* **AIM**: Gather from the material every line that contains the string "part".
-*-
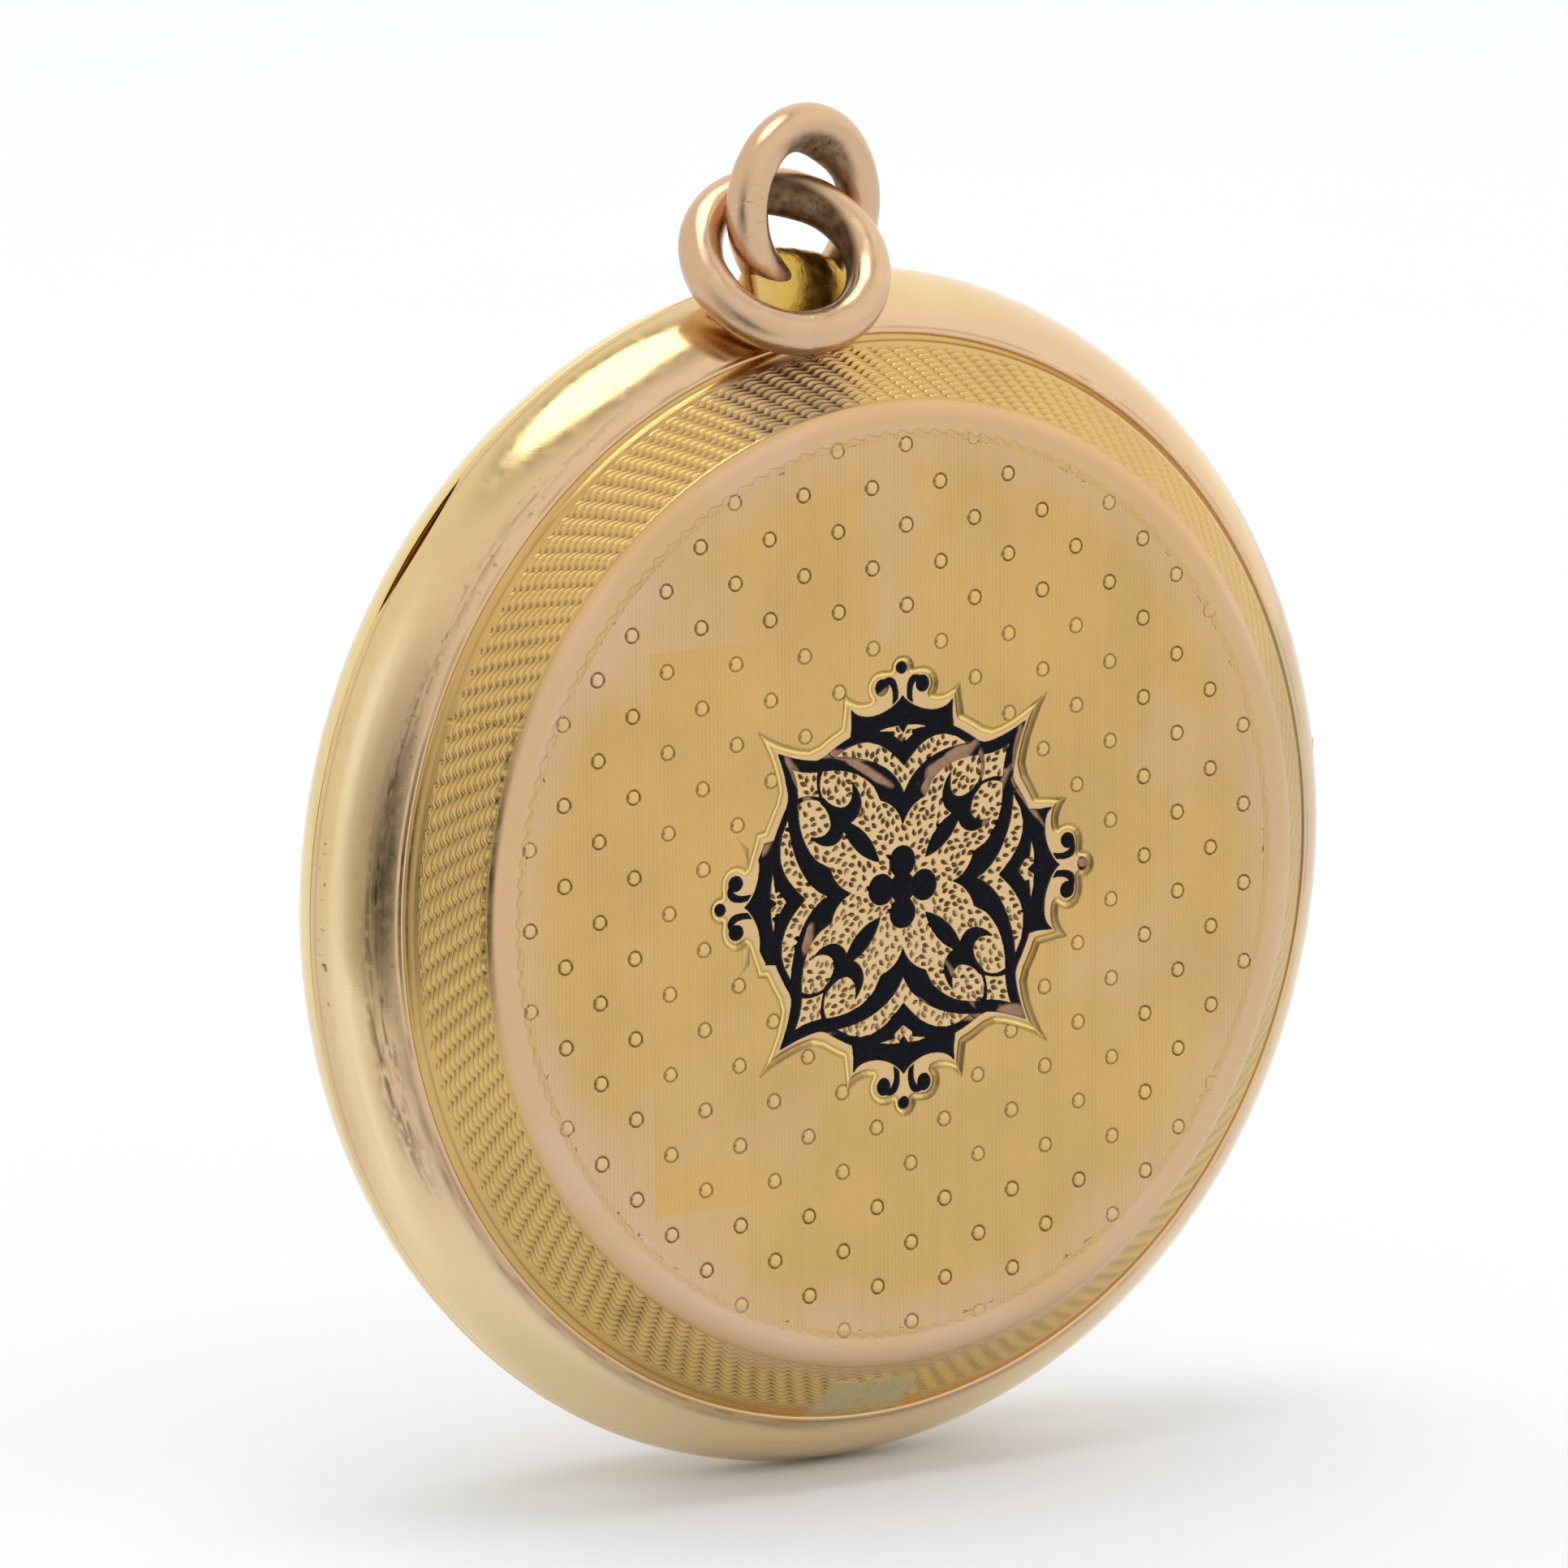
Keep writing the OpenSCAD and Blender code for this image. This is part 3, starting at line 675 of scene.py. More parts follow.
# First and last lattice column and row of the field that holds the ornament.
GROUND_U, GROUND_V = (-6, 7), (4, 17)
GROUND_STEP = 0.026


def patches(x, z):
    """Pinker patches of the striped field."""
    return 0.35 * smooth(0.1, 0.7, fractal(x / 3.2 + 4, z / 3.2 + 2, 74))


def stripes_round_dots(x, z):
    """1 on the striped field, 0 inside the engraved rings."""
    return smooth(0.18, 0.21, nearest_dot(x, z)[0])


def ornament_ground():
    """The part of the plate round the ornament, with its carved ground, and the fields it was made from."""
    x_low, x_high = DOT_X + DOT_DX * (GROUND_U[0] - 0.5), DOT_X + DOT_DX * (GROUND_U[1] + 0.5)
    z_high, z_low = DOT_Z - DOT_DZ * (GROUND_V[0] - 0.5), DOT_Z - DOT_DZ * (GROUND_V[1] + 0.5)
    cols = int(ceil((x_high - x_low) / GROUND_STEP)) + 1
    rows = int(ceil((z_high - z_low) / GROUND_STEP)) + 1
    x, z = np.meshgrid(np.linspace(x_low, x_high, cols), np.linspace(z_low, z_high, rows))
    f = ornament_fields(x, z)
    border, field = f["border"], f["field"]
    enamel = np.maximum.reduce([f["network"], f["flower"], f["finial"]])
    outside = smooth(0.03, -0.05, border)
    # The border: a steep bright cut down from the plate, then a ledge that rises to the enamel.
    height = dot_height(x, z) * outside - 0.085 * smooth(-0.01, 0.1, border) + 0.06 * smooth(0.1, 0.26, border)
    height += 0.012 * smooth(0.24, 0.3, border) * fractal(x * 4, z * 4, 70)
    nicks, nick_shade = nick_heights(x, z, field, (x_high - x_low) / (cols - 1))
    height += nicks + 0.006 * bumps(x * 11, z * 0.7, 71) * (field > 0)
    sunk = smooth(-0.012, 0.03, enamel)
    height = height * (1 - sunk) - 0.2 * sunk

    ring_line_dark, gleam = dot_marks(x, z)
    dark = ring_line_dark * outside
    bright = gleam * outside
    # Painted shade and painted highlight on the border: its bevel is lighter on the side turned to the light and
    # darker on the other, and its outline is darker on that shaded side too.
    slope_z, slope_x = np.gradient(border, GROUND_STEP)
    shadow_side = np.clip(-0.75 * slope_x + 0.35 * slope_z, -1, 1)
    shaded = smooth(0.0, 0.7, shadow_side)
    uneven = smooth(-0.6, 0.5, bumps(x * 1.3, z * 1.3, 72))
    outline = bell(border, -0.008, 0.024) * (0.6 + 0.38 * smooth(-0.2, 0.7, shadow_side))
    dark += outline * (0.5 + 0.5 * uneven)
    bevel = window(0.0, 0.04, 0.13, 0.18, border)
    dark += 0.22 * window(0.0, 0.02, 0.03, 0.07, border)
    bright += bevel * (0.85 - 0.75 * shaded)
    dark += 0.42 * bevel * shaded + 0.3 * bell(border, 0.165, 0.03)
    dark += nick_shade * (enamel < 0)
    bright *= 1 - smooth(0.1, 0.5, nick_shade)
    enamel_edge = smooth(-0.035, -0.008, enamel) * smooth(0.06, 0.2, border)
    dark += 0.5 * enamel_edge * (bumps(x * 2, z * 2, 73) > 0)
    rosy = 0.5 * smooth(0.15, 0.2, border) + 0.35 * smooth(0, 0.08, field) + patches(x, z) * outside
    bright += 0.1 * smooth(0, 0.06, field) + 0.12 * smooth(0.19, 0.24, border) * (enamel < -0.02)
    striped = outside * stripes_round_dots(x, z)
    co = np.stack([x, -(PLATE + height), z], -1).reshape(-1, 3)
    part = (co, oriented(co, grid_faces(rows, cols), (0, -1, 0)),
            marks(rosy=rosy, dark=dark, bright=bright, striped=striped))
    return part, (x, z, f)


def plain_tile(cx, cz):
    """Lattice cell without a ring."""
    steps = np.linspace(-0.5, 0.5, 11)
    x, z = np.meshgrid(cx + DOT_DX * steps, cz + DOT_DZ * steps)
    return x, z, grid_faces(len(steps), len(steps))


def dotted_tile(cx, cz):
    """Lattice cell with rings of points round its engraved ring."""
    corners = np.linspace(0, 2 * pi, 49)[:-1]
    c, s = np.cos(corners), np.sin(corners)
    square = 1 / np.maximum(np.abs(c), np.abs(s))
    rings = (0.0, 0.05, 0.1, 0.145, 0.17, 0.183, 0.196, 0.209, 0.222, 0.24, 0.28, 0.4)
    x = np.array([cx + rho * c for rho in rings] + [cx + DOT_DX / 2 * np.clip(square * c, -1, 1)])
    z = np.array([cz + rho * s for rho in rings] + [cz + DOT_DZ / 2 * np.clip(square * s, -1, 1)])
    return x, z, grid_faces(len(x), len(corners), wrap_cols=True)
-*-
* **EXERCISE RESPONSE**:
Keep writing the OpenSCAD and Blender code for this image. This is part 3, starting at line 675 of scene.py. More parts follow.
    """The part of the plate round the ornament, with its carved ground, and the fields it was made from."""
    part = (co, oriented(co, grid_faces(rows, cols), (0, -1, 0)),
    return part, (x, z, f)